→ What you are asked to do
Extract the listing in its entirety, keeping each line identical to the original.

→ Data shown

= = = =

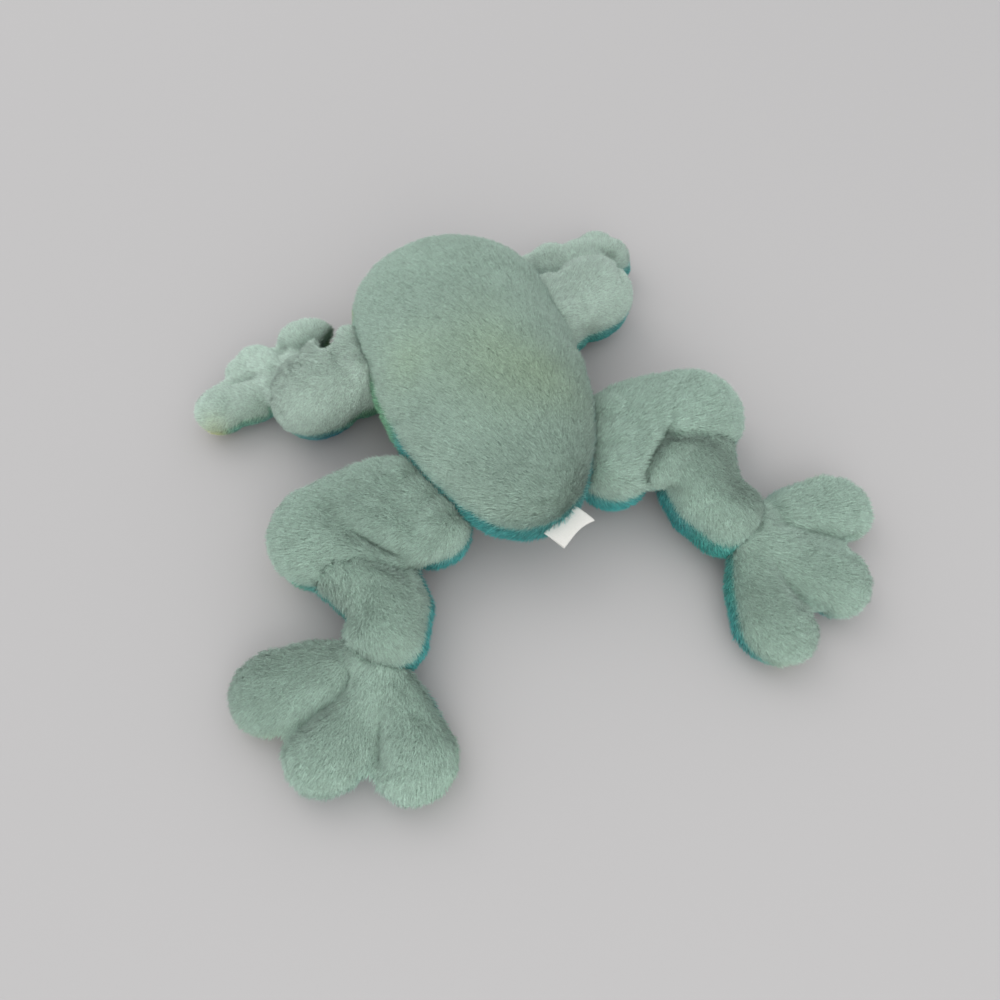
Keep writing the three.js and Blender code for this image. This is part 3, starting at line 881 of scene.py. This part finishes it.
def makeTuft():
    # one clump of strands, a unit long and wide, closed at its root
    tuft = bmesh.new()
    base = [tuft.verts.new((
        0.5 * math.cos(2 * math.pi * k / 3), 0.5 * math.sin(2 * math.pi * k / 3), -0.08
    )) for k in range(3)]
    tip = tuft.verts.new((0, 0, 1))
    tuft.verts.index_update()
    tuft.faces.new(base[::-1])
    for k in range(3):
        tuft.faces.new((base[k], base[(k + 1) % 3], tip))
    mesh = meshOf(tuft, "tuft")
    mesh.polygons.foreach_set("use_smooth", [True] * 4)
    mesh.attributes.new("tip", "FLOAT", "POINT").data.foreach_set("value", [0.0, 0.0, 0.0, 1.0])
    return linked("tuft", mesh)


def makePileTree():
    tree = bpy.data.node_groups.new("plushPile", "GeometryNodeTree")
    tree.is_modifier = True
    addSockets(tree, "INPUT", {
        "Geometry": "Geometry", "tuft": "Object", **{name: "Float" for name in pileSizes},
        "seed": "Int", "pale": "Material", "dyed": "Material"})
    addSockets(tree, "OUTPUT", {"Geometry": "Geometry"})
    given = addNode(tree, "NodeGroupInput").outputs

    def named(name, kind):
        found = addNode(tree, "GeometryNodeInputNamedAttribute", data_type=kind)
        found.inputs["Name"].default_value = name
        return found.outputs["Attribute"]

    def vectorMath(operation, first, second=None, scale=None):
        made = addNode(tree, "ShaderNodeVectorMath", {0: first}, operation=operation)
        if second is not None:
            tree.links.new(second, made.inputs[1])
        if scale is not None:
            tree.links.new(scale, made.inputs["Scale"])
        return made.outputs[0]

    facing = addNode(tree, "GeometryNodeInputNormal").outputs["Normal"]
    skin = addStore(tree, given["Geometry"], "rootNormal", facing)
    thick = addMath(tree, "MULTIPLY", given["density"], named("grows", "FLOAT"))
    roots = addNode(tree, "GeometryNodeDistributePointsOnFaces", {
        "Mesh": skin, "Density": thick, "Seed": given["seed"]})
    place = addNode(tree, "GeometryNodeInputPosition").outputs[0]
    clump = addNode(tree, "ShaderNodeTexNoise", {
        "Vector": place, "Scale": addMath(tree, "DIVIDE", 1.0, given["clumpSize"]), "Detail": 1.0})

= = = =

→ Result below
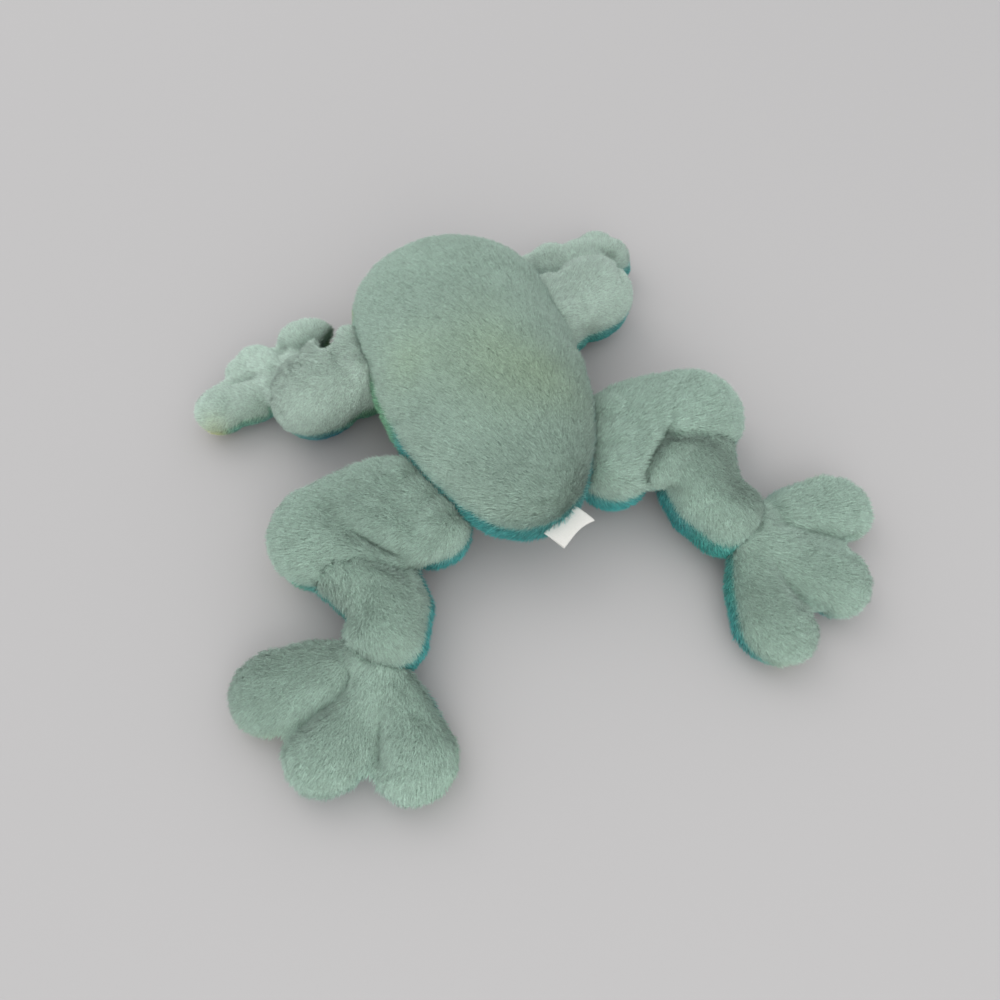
Keep writing the three.js and Blender code for this image. This is part 3, starting at line 881 of scene.py. This part finishes it.
def makeTuft():
    # one clump of strands, a unit long and wide, closed at its root
    tuft = bmesh.new()
    base = [tuft.verts.new((
        0.5 * math.cos(2 * math.pi * k / 3), 0.5 * math.sin(2 * math.pi * k / 3), -0.08
    )) for k in range(3)]
    tip = tuft.verts.new((0, 0, 1))
    tuft.verts.index_update()
    tuft.faces.new(base[::-1])
    for k in range(3):
        tuft.faces.new((base[k], base[(k + 1) % 3], tip))
    mesh = meshOf(tuft, "tuft")
    mesh.polygons.foreach_set("use_smooth", [True] * 4)
    mesh.attributes.new("tip", "FLOAT", "POINT").data.foreach_set("value", [0.0, 0.0, 0.0, 1.0])
    return linked("tuft", mesh)


def makePileTree():
    tree = bpy.data.node_groups.new("plushPile", "GeometryNodeTree")
    tree.is_modifier = True
    addSockets(tree, "INPUT", {
        "Geometry": "Geometry", "tuft": "Object", **{name: "Float" for name in pileSizes},
        "seed": "Int", "pale": "Material", "dyed": "Material"})
    addSockets(tree, "OUTPUT", {"Geometry": "Geometry"})
    given = addNode(tree, "NodeGroupInput").outputs

    def named(name, kind):
        found = addNode(tree, "GeometryNodeInputNamedAttribute", data_type=kind)
        found.inputs["Name"].default_value = name
        return found.outputs["Attribute"]

    def vectorMath(operation, first, second=None, scale=None):
        made = addNode(tree, "ShaderNodeVectorMath", {0: first}, operation=operation)
        if second is not None:
            tree.links.new(second, made.inputs[1])
        if scale is not None:
            tree.links.new(scale, made.inputs["Scale"])
        return made.outputs[0]

    facing = addNode(tree, "GeometryNodeInputNormal").outputs["Normal"]
    skin = addStore(tree, given["Geometry"], "rootNormal", facing)
    thick = addMath(tree, "MULTIPLY", given["density"], named("grows", "FLOAT"))
    roots = addNode(tree, "GeometryNodeDistributePointsOnFaces", {
        "Mesh": skin, "Density": thick, "Seed": given["seed"]})
    place = addNode(tree, "GeometryNodeInputPosition").outputs[0]
    clump = addNode(tree, "ShaderNodeTexNoise", {
        "Vector": place, "Scale": addMath(tree, "DIVIDE", 1.0, given["clumpSize"]), "Detail": 1.0})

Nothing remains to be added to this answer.